Jeffrey Novak's Top Ten things about Lou Reed that everyone else seems to be overlooking after he died:
10. Lou Reed's The Bells
I consistently tell people this is my favorite Lou Reed album. I think Berlin is his masterpiece, but The Bells is a pretty close 2nd. I only know one other person that even likes this album. This was the first album I bought for my girlfriend, who has great taste, but she said the A-side sounded like bad Billy Joel. Apart from "Disco Mystic," maybe I even agree with her. But like most great albums, it's the B-side that delivers the gold, mostly the 9 minute title track.
9. Lou Reed's re-recorded solo version of "I Can't Stand It"
I feel like I heard the crappy 80's remix of the Velvet Underground's version of "I Can't Stand It," from the 1985 VU compilation more than I ever hear Lou's first released version of the song off his 1972 solo debut album. The 72 version has it all: Shelley's name replaced with Candy, female backup singers on the chorus, and a better guitar solo from Steve Howe of Yes.
8. Lou Reed's co-writing credits on a Kiss album
I'm not much of a Kiss fan, but I am a big Bob Ezrin fan! And through that Bob Ezrin connection, Lou ended up co-writing 3 songs on Kiss' very forgotten 1981 album, Music from "The Elder." I've never bothered to hear this album after getting burned with Nils Lofgren's Nils and Nelson Slater's Wild Angel.
7. Lou Reed's performance in One Trick Pony
I've never seen One Trick Pony, but I really want to because it has Rip Torn in it. I'll watch anything with Rip Torn. What I have seen though, is a scene from One Trick Pony on Youtube with Lou playing a record producer giving Paul Simon a whole rap about how he could over-produce a song for him. I'm not sure if this is Lou's only scene in the movie.
6. Lou Reed's mullet hairdo.
This started at some point in the later 80's and came into full bloom around the time of the 1989 New York album and lasted until sometime before the 1993 Velvet Underground reunion.
5. Lou Reed's version of "Pale Blue Eyes," from Live: Take No Prisoners
As far as I'm concerned, "Pale Blue Eyes," is the greatest love song ever written, and while I think the version on the 1969 self-titled Velvet Underground LP is fine, Lou didn't really perfect the song until 9 years later on the Street Hassle tour where he recorded his best live LP and his definitive version of this song. According to Victor Bockris' book, Transformer, Lou was trying to get back together with his ex-girlfriend from college around that time, Shelley, after he'd just broken up with his boyfriend, Rachel. Apparently he was trying to get back together with her back in 69 when he recorded the original version as well, but the live version from 1978 really has all the despair and anguish you could ever ask for from Lou.

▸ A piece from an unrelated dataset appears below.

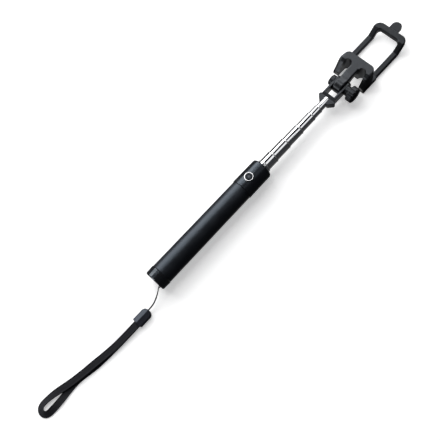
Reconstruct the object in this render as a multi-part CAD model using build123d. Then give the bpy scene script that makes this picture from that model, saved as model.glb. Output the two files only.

4. Lou Reed's Honda Scooter Commercials
"Hey! Don't settle for walking."
3. Lou Reed's performance in Get Crazy.
Get Crazy is director Allan Arkush's 1983 film based on his experiences working at the Fillmore West, before he started collaborating with Joe Dante and cutting trailers for Roger Corman. I've always thought of this film as an unofficial sequel to Arkush's Rock 'n' Roll High School. Lou essentially plays a character based on himself named Auden. By 83' Lou was already such a character of himself anyway, that it's beyond entertaining seeing him pull it off on screen. Plus the original soundtrack and the closing credits include one of his best songs of the 80's, "Little Sister," that not only makes reference to his own baby sister, Elizabeth, and his favorite author, Raymond Chandler, but also includes a great understated guitar solo from Robert Quine.
2. Lou Reed's weird untitled 23 second instrumental song/interlude only included on the original 1973 8-track of Berlin.
This song is mostly just a short piano piece apparently played by Allan Macmillan. It sort of sounds like Mike Oldfield's music for The Exorcist. It's been a long time since I've heard the 8-track version of Berlin. I don't even remember which songs this even fits between. I just loved how this short piece of music could make an already very special album that much more special on such an obsolete format.
1. Lou Reed's rendition of Francis Scott Key's classic, "The Star Spangled Banner," re-titled "America."
This track was recorded during the 1980 Growing Up In Public sessions, but only released on the 1992 box set, Between Thoughts And Expression. After years of wearing out Lou's solo and VU catalog, this song gets stuck in my head more than any other song he's done, especially when I'm out of the country and feeling more patriotic. John Cale mentions in his autobiography, What's Welsh For Zen, how Reed always pushed the upmost importance of the chorus, so of course, Lou was forced to add one to this chorus-less FSC tune. In doing so, he truly makes this song his own.